Even as a classification task, it is often approached using information retrieval methods. Since there are millions of labels, the common approach is to retrieve a set of labels and rank them. Therefore XMTC is a ranking task. Several papers employ MRR and nDCG as evaluating metrics.

However, the labels follow a long tail distribution, and for this reason, it is important to weigh them concerning their frequencies. It would be great if you rethink and publish also the Propensity-scored ranking metric as demonstrated below.

Hello @AmenRa? What do you think? I think it is not too hard. Basically, we have to pass the doc's propensity (as a simple list of weights) to the desired metric. I could try to integrate if you help me.

Celso França · Answer 7 · Tue Nov 28 2023 23:01:45 GMT+0800 (China Standard Time)

I guess for PSP@K, I need to change hits += 1.0 to hits += 1.0*1/pl , where pl is the user-provided propensity.

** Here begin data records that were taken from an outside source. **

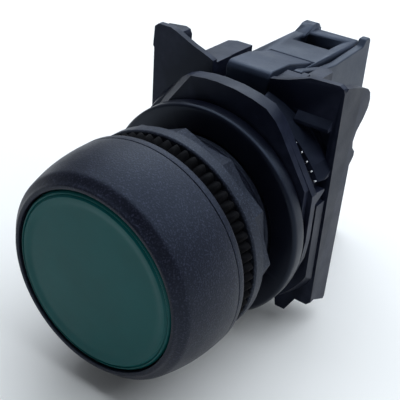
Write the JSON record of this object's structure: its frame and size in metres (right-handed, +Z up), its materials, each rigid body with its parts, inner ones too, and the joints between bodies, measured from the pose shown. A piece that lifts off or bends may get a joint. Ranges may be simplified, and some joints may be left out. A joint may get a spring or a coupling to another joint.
{
  "type": "panel push button",
  "caption": "Round flush push button for a panel hole, with a bezel, gasket, fixing nut, mounting adapter and a rear contact block with screw terminals.",
  "frame": {"origin": "on the button's axis, in the plane where the gasket's rear face meets the panel", "axes": "+Y along the button's axis from the cap towards the contact block, +Z up, +X to the right of someone facing the cap"},
  "size_m": [0.0296, 0.0535, 0.0365],
  "materials": {
    "cap_green": "smooth gloss",
    "black_plastic": "fine matte texture",
    "frame_plastic": "satin moulded",
    "black_rubber": "matte",
    "spring_steel": "drawn wire",
    "zinc_steel": "zinc plated",
    "brass_strip": "rolled strip",
    "silver_tip": "silver faced",
    "inner_plastic": "natural moulded"
  },
  "bodies": {
    "housing": {"bezel": "black_plastic", "head_body": "black_plastic", "cap_seal": "black_rubber", "panel_gasket": "black_rubber", "return_spring": "spring_steel", "adapter_frame": "frame_plastic", "lock_spring": "spring_steel", "contact_housing": "frame_plastic", "contact_cover": "frame_plastic", "fixed_contact_top": "brass_strip", "fixed_contact_bottom": "brass_strip", "fixed_tip_top": "silver_tip", "fixed_tip_bottom": "silver_tip", "contact_spring": "spring_steel"},
    "cap": {"button_cap": "cap_green", "cap_plunger": "inner_plastic", "plunger_clip": "spring_steel"},
    "nut": {"fixing_nut": "frame_plastic"},
    "ring": {"lock_ring": "frame_plastic"},
    "tongue": {"release_tongue": "frame_plastic"},
    "actuator": {"contact_plunger": "inner_plastic", "bridge_spring": "spring_steel"},
    "bridge": {"contact_bridge": "brass_strip", "bridge_tip_top": "silver_tip", "bridge_tip_bottom": "silver_tip"},
    "clamp_top": {"saddle_top": "zinc_steel"},
    "clamp_bottom": {"saddle_bottom": "zinc_steel"},
    "screw_top": {"terminal_screw_top": "zinc_steel"},
    "screw_bottom": {"terminal_screw_bottom": "zinc_steel"}
  },
  "joints": [
    {"name": "press", "type": "slide", "parent": "housing", "child": "cap", "axis": [0, 1, 0], "range_m": [0, 0.004], "stiffness_N_per_m": 600, "springref_m": -0.004, "deforming": ["return_spring"]},
    {"name": "nut_turn", "type": "hinge", "parent": "housing", "child": "nut", "pos_m": [0, 0.0023, 0], "axis": [0, 1, 0], "continuous": true},
    {"name": "ring_turn", "type": "hinge", "parent": "housing", "child": "ring", "pos_m": [0, 0.0087, 0], "axis": [0, 1, 0], "range_deg": [0, 30]},
    {"name": "tongue_flex", "type": "hinge", "parent": "housing", "child": "tongue", "pos_m": [0.0004, 0.0272, 0.0161], "axis": [-1, 0, 0], "range_deg": [0, 8], "stiffness_Nm_per_rad": 0.04},
    {"name": "actuate", "type": "slide", "parent": "housing", "child": "actuator", "axis": [0, 1, 0], "range_m": [0, 0.004], "stiffness_N_per_m": 200, "deforming": ["contact_spring"]},
    {"name": "close_contact", "type": "slide", "parent": "housing", "child": "bridge", "axis": [0, 1, 0], "range_m": [0, 0.0026], "deforming": ["bridge_spring"]},
    {"name": "clamp_top_slide", "type": "slide", "parent": "housing", "child": "clamp_top", "axis": [0, -1, 0], "range_m": [0, 0.002]},
    {"name": "screw_top_turn", "type": "hinge", "parent": "clamp_top", "child": "screw_top", "pos_m": [0.0003, 0.0375, 0.0102], "axis": [0, -1, 0], "range_deg": [0, 1440]},
    {"name": "clamp_bottom_slide", "type": "slide", "parent": "housing", "child": "clamp_bottom", "axis": [0, -1, 0], "range_m": [0, 0.002]},
    {"name": "screw_bottom_turn", "type": "hinge", "parent": "clamp_bottom", "child": "screw_bottom", "pos_m": [0.0003, 0.0375, -0.0102], "axis": [0, -1, 0], "range_deg": [0, 1440]}
  ],
  "couplings": [
    {"joint": "actuate", "follows": "press", "ratio": 1},
    {"joint": "close_contact", "follows": "press", "ratio": 0.65},
    {"joint": "screw_top_turn", "follows": "clamp_top_slide", "rad_per_m": 12560},
    {"joint": "screw_bottom_turn", "follows": "clamp_bottom_slide", "rad_per_m": 12560}
  ]
}
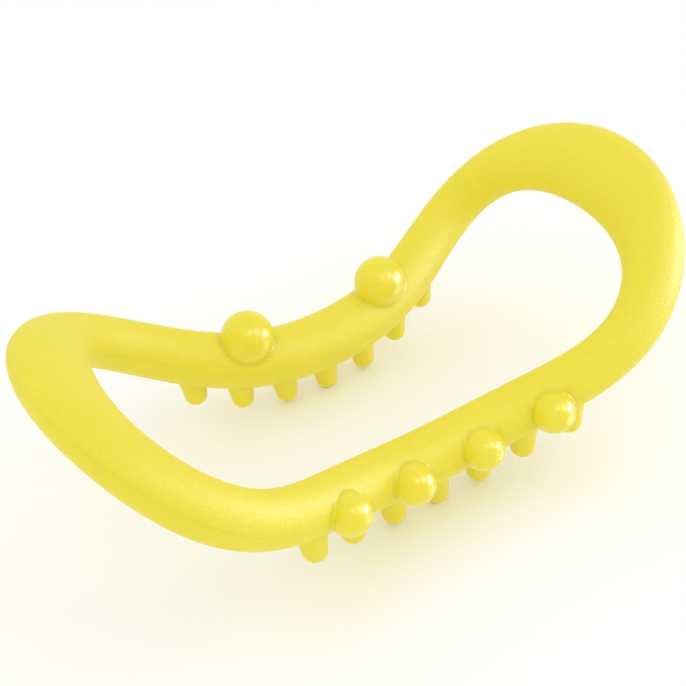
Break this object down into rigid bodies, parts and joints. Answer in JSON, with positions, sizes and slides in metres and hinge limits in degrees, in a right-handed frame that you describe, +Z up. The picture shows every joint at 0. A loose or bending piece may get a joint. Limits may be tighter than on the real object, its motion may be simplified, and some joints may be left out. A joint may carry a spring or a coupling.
{
  "type": "massage stretch ring",
  "caption": "Bowed peanut-shaped loop of hollow plastic tube for stretching and self-massage, with rounded pegs under both arms and massage balls on them.",
  "frame": {"origin": "under the middle of the ring, level with the tips of the two lowest pegs", "axes": "+X along the ring from end to end, +Y from the front arm with the small balls to the rear arm with the large balls, +Z up"},
  "size_m": [0.233, 0.1273, 0.0881],
  "materials": {
    "shell_plastic": "satin, fine even grain, moulded in colour",
    "ball_plastic": "satin, slightly smoother than the shells"
  },
  "bodies": {
    "root": {"lower_shell": "shell_plastic", "upper_shell": "shell_plastic", "large_ball_left": "ball_plastic", "large_ball_right": "ball_plastic", "small_ball_1": "ball_plastic", "small_ball_2": "ball_plastic", "small_ball_3": "ball_plastic", "small_ball_4": "ball_plastic"}
  },
  "joints": []
}
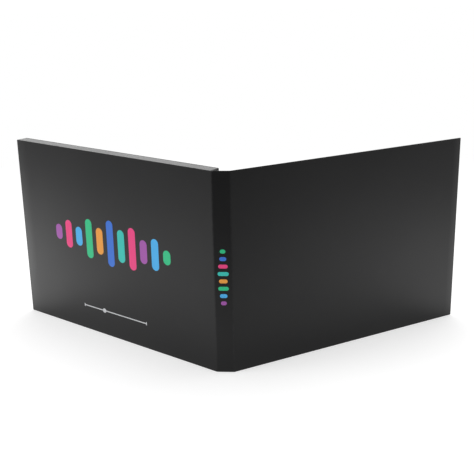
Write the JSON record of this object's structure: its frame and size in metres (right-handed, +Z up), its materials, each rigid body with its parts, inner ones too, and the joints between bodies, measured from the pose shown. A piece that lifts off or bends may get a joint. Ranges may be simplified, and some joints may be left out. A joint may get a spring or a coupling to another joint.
{
  "type": "video brochure",
  "caption": "Landscape card brochure that stands open: a thick case with a screen, speaker and push buttons, a creased spine and a thin front cover with a magnet.",
  "frame": {"origin": "bottom centre of the bounding box as the brochure stands open in a V", "axes": "+Z up along the fold lines, +X along the spine's width, from the thick case to the thin front cover, +Y from the spine into the opening"},
  "size_m": [0.3628, 0.1246, 0.152],
  "materials": {
    "outer_card": "satin",
    "page_card": "satin",
    "grey_board": "matte",
    "foam": "matte",
    "sheet_steel": "satin",
    "screen_glass": "gloss",
    "light_guide_acrylic": "gloss",
    "black_tape": "matte",
    "polyimide_flex": "satin",
    "circuit_board": "satin",
    "chip_plastic": "matte",
    "capacitor_ceramic": "matte",
    "reed_glass": "gloss",
    "white_nylon": "satin",
    "lamp_plastic": "gloss",
    "battery_pouch": "satin",
    "lead_insulation": "satin",
    "paper_cone": "matte",
    "magnet_nickel": "satin",
    "button_plastic": "satin"
  },
  "bodies": {
    "case": {"back_panel": "outer_card", "tray_walls": "page_card", "inner_page": "page_card", "mounting_card": "grey_board", "foam_spacer": "foam", "lcd_bezel": "sheet_steel", "lcd_glass": "screen_glass", "light_guide": "light_guide_acrylic", "lcd_back_plate": "sheet_steel", "lcd_tape": "black_tape", "lcd_flex": "polyimide_flex", "main_board": "circuit_board", "processor_chip": "chip_plastic", "memory_chip": "chip_plastic", "power_coil": "chip_plastic", "board_capacitors": "capacitor_ceramic", "reed_switch": "reed_glass", "flex_socket": "white_nylon", "usb_socket": "sheet_steel", "battery_connector": "white_nylon", "speaker_connector": "white_nylon", "key_board": "circuit_board", "tact_switches": "chip_plastic", "key_ribbon": "white_nylon", "status_led": "lamp_plastic", "led_pipe": "lamp_plastic", "board_pads": "foam", "battery_cell": "battery_pouch", "battery_protector": "circuit_board", "battery_pad": "black_tape", "battery_leads": "lead_insulation", "speaker_frame": "sheet_steel", "speaker_cone": "paper_cone", "speaker_magnet": "magnet_nickel", "speaker_gasket": "foam", "speaker_leads": "lead_insulation"},
    "spine": {"rear_crease": "outer_card", "spine_panel": "outer_card", "spine_liner": "page_card", "front_crease": "outer_card"},
    "front_cover": {"front_panel": "outer_card", "front_liner": "page_card", "cover_magnet": "magnet_nickel"},
    "volume_down": {"volume_down_button": "button_plastic"},
    "previous": {"previous_button": "button_plastic"},
    "play": {"play_button": "button_plastic"},
    "next": {"next_button": "button_plastic"},
    "volume_up": {"volume_up_button": "button_plastic"}
  },
  "joints": [
    {"name": "rear_fold", "type": "hinge", "parent": "case", "child": "spine", "pos_m": [-0.0065, -0.06227, 0], "axis": [0, 0, 1], "range_deg": [-33.6, 56.4], "deforming": ["rear_crease"]},
    {"name": "front_fold", "type": "hinge", "parent": "spine", "child": "front_cover", "pos_m": [0.0065, -0.06227, 0], "axis": [0, 0, 1], "range_deg": [-33.6, 56.4], "deforming": ["front_crease"]},
    {"name": "volume_down_press", "type": "slide", "parent": "case", "child": "volume_down", "axis": [-0.5534, -0.8329, 0], "range_m": [0, 0.00035], "stiffness_N_per_m": 600},
    {"name": "previous_press", "type": "slide", "parent": "case", "child": "previous", "axis": [-0.5534, -0.8329, 0], "range_m": [0, 0.00035], "stiffness_N_per_m": 600},
    {"name": "play_press", "type": "slide", "parent": "case", "child": "play", "axis": [-0.5534, -0.8329, 0], "range_m": [0, 0.00035], "stiffness_N_per_m": 600},
    {"name": "next_press", "type": "slide", "parent": "case", "child": "next", "axis": [-0.5534, -0.8329, 0], "range_m": [0, 0.00035], "stiffness_N_per_m": 600},
    {"name": "volume_up_press", "type": "slide", "parent": "case", "child": "volume_up", "axis": [-0.5534, -0.8329, 0], "range_m": [0, 0.00035], "stiffness_N_per_m": 600}
  ]
}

def _hits(qrels, run, k, rel_lvl):
    qrels = clean_qrels(qrels, rel_lvl)
    if len(qrels) == 0:
        return 0.0


    k = fix_k(k, run)


    max_true_id = np.max(qrels[:, 0])
    min_true_id = np.min(qrels[:, 0])


    hits = 0.0


    for i in range(k):
        if run[i, 0] > max_true_id:
            continue
        if run[i, 0] < min_true_id:
            continue
        for j in range(qrels.shape[0]):
            if run[i, 0] == qrels[j, 0]:
                hits += 1.0
                break


    return hits

Is that right?

Elias Bassani · Answer 8 · Thu Nov 30 2023 17:01:49 GMT+0800 (China Standard Time)

I suggest you first provide some simple test cases for the propensity-based metrics.
I have no time to read the related papers or debug code in the wild.

Celso França · Answer 9 · Mon Dec 04 2023 23:53:47 GMT+0800 (China Standard Time)

I suggest you first provide some simple test cases for the propensity-based metrics. I have no time to read the related papers or debug code in the wild.

Hello @AmenRa, sorry for the late response. I've been working on the requested test cases, which took longer than expected.

Since this request was closed, I've provided the test cases and explanations in the new Feature Request.